Other thoughts/observations:
– I don’t think a Kyle/Justin spin-off would be very entertaining, but I’m guessing there will be some reference to them in the last eight episodes of the series, which I’m looking forward to. What happens of The Playbook in the hands of these two formerly depressed kids?
– there’s a TON of green screen in this episode: it’s all horrible, and at times, really threatened to undermine the whole episode. Not a good move.
– Zoe should be on both lists: when she was first introduced, she was terrible. Then she got kind of cool, and then was undeniably awful for the rest of her run on the show.

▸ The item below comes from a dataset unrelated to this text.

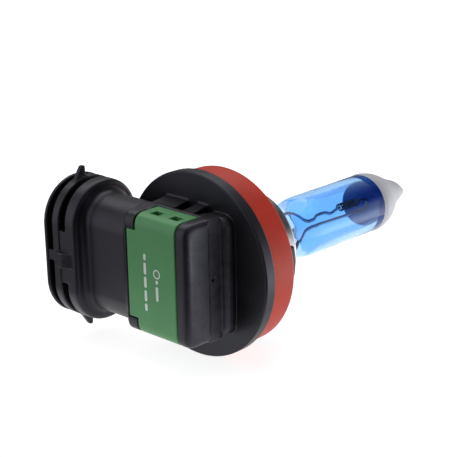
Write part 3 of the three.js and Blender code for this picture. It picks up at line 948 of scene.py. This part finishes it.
skin = refined(GLASS_OUTSIDE, 90)
sections = [(PINCH_REAR, 0, 0, 0, 2), (PINCH_REAR, 1.3, 4.35, 0, 4.5)]
sections += [glass_section(x, PINCH_HALF[1]) for x in PINCH_STATIONS]
sections += [glass_section(x, r) for x, r in skin if x > TUBE_START]
sections += [(TIP, 0, 0, beak(TIP), 2)]
shell = lofted("glass_skin", sections, GLASS_SIDES)
hollow = [GLASS_INSIDE[0]] + refined(GLASS_INSIDE, 60)[1:-1] + [GLASS_INSIDE[-1]]
cavity = lofted("glass_cavity", [(x, r, r, 0, 2) for x, r in hollow], 80, inward=True)
glass = joined("glass_bulb", shell, cavity)
finish(glass, GLASS, "blue_glass", "glass_envelope")

coat = [(COAT_START, GLASS_R)] + [(x, r) for x, r in skin if x > COAT_START + 0.2]
inner_rows = [(x, r - PAINT_SINK, r - PAINT_SINK, beak(x), 2) for x, r in coat]
outer_rows = []
for x, r in coat:
    skin_r = r + 0.02 + 0.12 * float(ramp01(x, COAT_START, COAT_START + 1.2))
    outer_rows.append((x + 0.05, skin_r, skin_r, beak(x), 2))
rows = [(TIP - PAINT_SINK, 0, 0, beak(TIP), 2)] + inner_rows[::-1]
rows += outer_rows + [(TIP + 0.19, 0, 0, beak(TIP), 2)]
paint = lofted("tip_paint", rows, GLASS_SIDES, weighted=False)
finish(paint, PAINT, "grey_paint", "tip_coating")
paint.data.materials.append(PAINT_INSIDE)
inside_faces = GLASS_SIDES * len(inner_rows)
for polygon in paint.data.polygons:
    if polygon.index < inside_faces:
        polygon.material_index = 1

coil_z = (COIL_LOW[2] + COIL_HIGH[2]) / 2
coil_x = (COIL_LOW[0] + 0.15, COIL_HIGH[0] - 0.15)
helix = []
for i in range(COIL_TURNS * COIL_STEPS + 1):
    t = i / (COIL_TURNS * COIL_STEPS)
    angle = 2 * math.pi * COIL_TURNS * t
    helix.append(Vector((
        coil_x[0] + (coil_x[1] - coil_x[0]) * t,
        COIL_R * math.cos(angle),
        coil_z + COIL_R * math.sin(angle))))
filament = wire("filament_coil", helix, COIL_WIRE, 8)
finish(filament, TUNGSTEN, "tungsten", "filament")

long_lead = wire("lead_long", smooth_path([
    (4.4, 0.1, -2.6), (9, 0.1, -2.6), (12.8, 0, -2.5), (14.6, 0, -1.7), (16.2, 0, -1.0),
    (19, 0, -0.85), (25, 0, -1.05), (30, 0, -1.2), (34.2, 0, -1.1), (35.2, 0, -0.3),
    (34.8, 0, 0.6), (33.5, 0, coil_z), (coil_x[1] + 0.2, 0, coil_z)], 120), LEAD_WIRE)
finish(long_lead, MOLYBDENUM, "molybdenum", "inner_lead_long")
short_lead = wire("lead_short", smooth_path([
    (4.4, 0.1, 2.6), (9, 0.1, 2.6), (12.8, 0, 2.5), (14.6, 0, 1.8), (16.4, 0, 0.6),
    (18.2, 0, 0.3), (20.2, 0, 0.85), (22.4, 0, 0.85), (24.2, 0, 0.35), (25.9, 0, 0.7),
    (coil_x[0] - 0.2, 0, coil_z)], 120), LEAD_WIRE)
finish(short_lead, MOLYBDENUM, "molybdenum", "inner_lead_short")

# ---- print on the cover -----------------------------------------------------
# Plain dashes, a dot and a ring on the cover's rear face. A row is its Y and its strokes' Z values.
PRINT_X = (REAR - 0.012, REAR + 0.02)
DASH_HALF = 0.28
DASHES = (
    (1.72, ((3.0, 4.1), (0.6, 2.6), (-1.7, 0.2), (-4.0, -2.1), (-5.7, -4.4))),
    (-0.95, ((-0.5, 0.2), (-3.4, -0.9))),
)
CIRCLE_MIDDLE = (-0.95, 1.2)
CIRCLE_R = (0.78, 0.78 - 0.2)
CIRCLE_SIDES = 40


def bar(points, faces, y, z0, z1):
    """Flat stroke with rounded ends, running along Z."""
    outline = []
    r = DASH_HALF
    for centre, start in ((z1 - r, 0), (z0 + r, math.pi)):
        for k in range(9):
            angle = start + math.pi * k / 8
            outline.append((y + r * math.cos(angle), centre + r * math.sin(angle)))
    add_plate(points, faces, outline)


def add_plate(points, faces, outline):
    """Thin printed plate from an outline in (y, z)."""
    base = len(points)
    n = len(outline)
    for x in PRINT_X:
        points.extend((x, y, z) for y, z in outline)
    faces.append([base + k for k in range(n)][::-1])
    faces.append([base + n + k for k in range(n)])
    for k in range(n):
        m = (k + 1) % n
        faces.append([base + k, base + m, base + n + m, base + n + k])


points, faces = [], []
for y, strokes in DASHES:
    for z0, z1 in strokes:
        bar(points, faces, y, z0, z1)
marks = make_object("cover_marks", points, faces, 30.0, False)
finish(marks, PRINT, "cover_plastic")

points, faces = [], []
n = CIRCLE_SIDES
for x in PRINT_X:
    for r in CIRCLE_R:
        for k in range(n):
            angle = 2 * math.pi * k / n
            points.append((
                x, CIRCLE_MIDDLE[0] + r * math.cos(angle), CIRCLE_MIDDLE[1] + r * math.sin(angle)))
for k in range(n):
    m = (k + 1) % n
    faces.append([k, n + k, n + m, m])
    faces.append([2 * n + k, 2 * n + m, 3 * n + m, 3 * n + k])
    faces.append([k, m, 2 * n + m, 2 * n + k])
    faces.append([n + k, 3 * n + k, 3 * n + m, n + m])
symbol = make_object("cover_symbol", points, faces, 30.0, False)
finish(symbol, PRINT, "cover_plastic")

# ---- stage, light and camera ------------------------------------------------
# Lengths from here on are metres, but for the camera's place. The floor is a pale ellipse with
# a weak even glow.
TABLE_GLOW = 0.85
TABLE_MIDDLE = (0.040, 0.038)
TABLE_HALF = (0.095, 0.055)
TABLE_TURN = math.radians(43.7)
TABLE_SIDES = 96
TABLE_Z = CAD_BOX[0].z - 0.00005
rim = []
for k in range(TABLE_SIDES):
    angle = 2 * math.pi * k / TABLE_SIDES
    along, across = TABLE_HALF[0] * math.cos(angle), TABLE_HALF[1] * math.sin(angle)
    rim.append((
        TABLE_MIDDLE[0] + along * math.cos(TABLE_TURN) - across * math.sin(TABLE_TURN),
        TABLE_MIDDLE[1] + along * math.sin(TABLE_TURN) + across * math.cos(TABLE_TURN), TABLE_Z))
floor_mesh = bpy.data.meshes.new("floor")
floor_mesh.from_pydata(rim, [], [list(range(TABLE_SIDES))])
floor = bpy.data.objects.new("floor", floor_mesh)
bpy.context.scene.collection.objects.link(floor)
floor_look = Look("light_table", Roughness=0.8, Specular_IOR_Level=0.2)
floor_cloud = floor_look.spread(floor_look.noise(0.01, 2.0), 0.3, 0.7, 0, 1)
floor_look.set("Base Color", floor_look.mix(
    floor_cloud, (0.50, 0.50, 0.50), (0.53, 0.53, 0.53)))
floor_look.shader.inputs["Emission Color"].default_value = (1.0, 1.0, 1.0, 1.0)
floor_look.shader.inputs["Emission Strength"].default_value = TABLE_GLOW
floor.data.materials.append(floor_look.material)

# The world is a soft studio: bright on the right, dim on the left, dark by the photo's camera.
SKY_BASE = 0.24
SKY_RIGHT = 3.4
SKY_LEFT = 1.1
SKY_DARK = 0.08
BACKDROP = 1.05
SKY_TINT = (0.99, 0.99, 1.02)
world = bpy.data.worlds.new("studio")
bpy.context.scene.world = world
world.use_nodes = True
sky = world.node_tree
backdrop = sky.nodes["Background"]
backdrop.inputs["Strength"].default_value = 1.0


def sky_node(kind, **settings):
    """New node in the world's tree."""
    made = sky.nodes.new(kind)
    for key, value in settings.items():
        setattr(made, key, value)
    return made


def sky_lobe(direction, start, end, low, high):
    """Value that goes from low to high as the view turns towards a direction."""
    dot = sky_node("ShaderNodeVectorMath", operation="DOT_PRODUCT")
    sky.links.new(compass.outputs["Generated"], dot.inputs[0])
    dot.inputs[1].default_value = Vector(direction).normalized()
    ramp = sky_node("ShaderNodeMapRange", interpolation_type="SMOOTHSTEP")
    ends = (("From Min", start), ("From Max", end), ("To Min", low), ("To Max", high))
    for key, number in ends:
        ramp.inputs[key].default_value = number
    sky.links.new(dot.outputs["Value"], ramp.inputs["Value"])
    return ramp.outputs["Result"]


def sky_maths(operation, a, b):
    """Sum, product or other result of two values."""
    made = sky_node("ShaderNodeMath", operation=operation)
    for socket, value in zip(made.inputs, (a, b)):
        if isinstance(value, (int, float)):
            socket.default_value = value
        else:
            sky.links.new(value, socket)
    return made.outputs[0]


compass = sky_node("ShaderNodeTexCoord")
right_side = sky_lobe((0.70, -0.66, -0.25), 0.5, 0.95, 0.0, SKY_RIGHT)
not_high = sky_lobe((0, 0, 1), 0.05, 0.38, 1.0, 0.0)
left_side = sky_lobe((-0.93, 0.30, 0.15), 0.5, 0.95, SKY_BASE, SKY_BASE + SKY_LEFT)
not_low = sky_lobe((0, 0, 1), -0.35, -0.05, 0.6, 1.0)
upper_right = sky_lobe((0.69, -0.66, 0.35), 0.75, 0.96, 1.0, 0.35)
camera_side = sky_lobe((-0.69, -0.72, -0.2), 0.35, 0.9, 1.0, SKY_DARK)
glow = sky_maths("MULTIPLY", right_side, not_high)
glow = sky_maths("ADD", glow, sky_maths("MULTIPLY", left_side, not_low))
glow = sky_maths("MULTIPLY", sky_maths("MULTIPLY", glow, upper_right), camera_side)

# Seen directly, or through the glass from behind the object, the world is a white backdrop.
rays = sky_node("ShaderNodeLightPath")
behind = sky_lobe((0.686, 0.656, -0.314), 0.2, 0.6, 0.0, 1.0)
through = sky_maths("MULTIPLY", rays.outputs["Is Transmission Ray"], behind)
seen = sky_maths("MAXIMUM", rays.outputs["Is Camera Ray"], through)
mixed = sky_node("ShaderNodeMix", data_type="FLOAT")
sky.links.new(seen, mixed.inputs[0])
sky.links.new(glow, mixed.inputs[2])
mixed.inputs[3].default_value = BACKDROP
tint = sky_node("ShaderNodeVectorMath", operation="SCALE")
tint.inputs[0].default_value = SKY_TINT
sky.links.new(mixed.outputs[0], tint.inputs["Scale"])
sky.links.new(tint.outputs[0], backdrop.inputs["Color"])


SOFTBOX_PLACE = Vector((0.08, 0.15, 0.42))
SOFTBOX_SIZE = 0.5
SOFTBOX_WATTS = 1.5
lamp = bpy.data.lights.new("softbox_top", "AREA")
lamp.shape = "RECTANGLE"
lamp.size, lamp.size_y = SOFTBOX_SIZE, SOFTBOX_SIZE
lamp.energy = SOFTBOX_WATTS
rig = bpy.data.objects.new("softbox_top", lamp)
bpy.context.scene.collection.objects.link(rig)
rig.location = SOFTBOX_PLACE
rig.rotation_mode = "QUATERNION"
rig.rotation_quaternion = (-SOFTBOX_PLACE).to_track_quat("-Z", "Y")

# The camera stands at the photo's viewing angle: its place in millimetres and its three axes.
SENSOR = 36.0
IMAGE_WIDTH = 457
FOCAL_IN_PIXELS = 1296.723
CAMERA_PLACE = Vector((-151.169232, -142.384192, 72.488296))
CAMERA_RIGHT = Vector((0.68684466, -0.72660751, -0.01690975))
CAMERA_UP = Vector((0.23956203, 0.20436394, 0.94912876))
CAMERA_AHEAD = Vector((0.68618834, 0.65595496, -0.31443386))
camera_data = bpy.data.cameras.new("camera")
camera_data.sensor_width = SENSOR
camera_data.sensor_fit = "HORIZONTAL"
camera_data.lens = SENSOR * FOCAL_IN_PIXELS / IMAGE_WIDTH
camera_data.clip_start, camera_data.clip_end = 0.01, 20.0
camera = bpy.data.objects.new("camera", camera_data)
bpy.context.scene.collection.objects.link(camera)
turned = Matrix((CAMERA_RIGHT, CAMERA_UP, -CAMERA_AHEAD)).transposed().to_4x4()
camera.matrix_world = Matrix.Translation(CAMERA_PLACE * MM) @ turned
bpy.context.scene.camera = camera
bpy.context.scene.view_settings.view_transform = "Standard"

bpy.context.view_layer.update()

– “You can never let go… not even for a second.” Those are not the remarks of a man ready to move on with his life – is it believable to think he could become that in a matter of days? I suppose we can’t say for certain until the season’s finished and we can re-watch, but it feels like a bit of a stretch (something one would want to avoid when setting the stage for the most important moments in the series).
– Wow, I probably haven’t heard the words “James Blunt” spoken since 2006 – Ghost Lily’s comments put the show’s timeline into perspective so well, despite them being just throwaway jokes.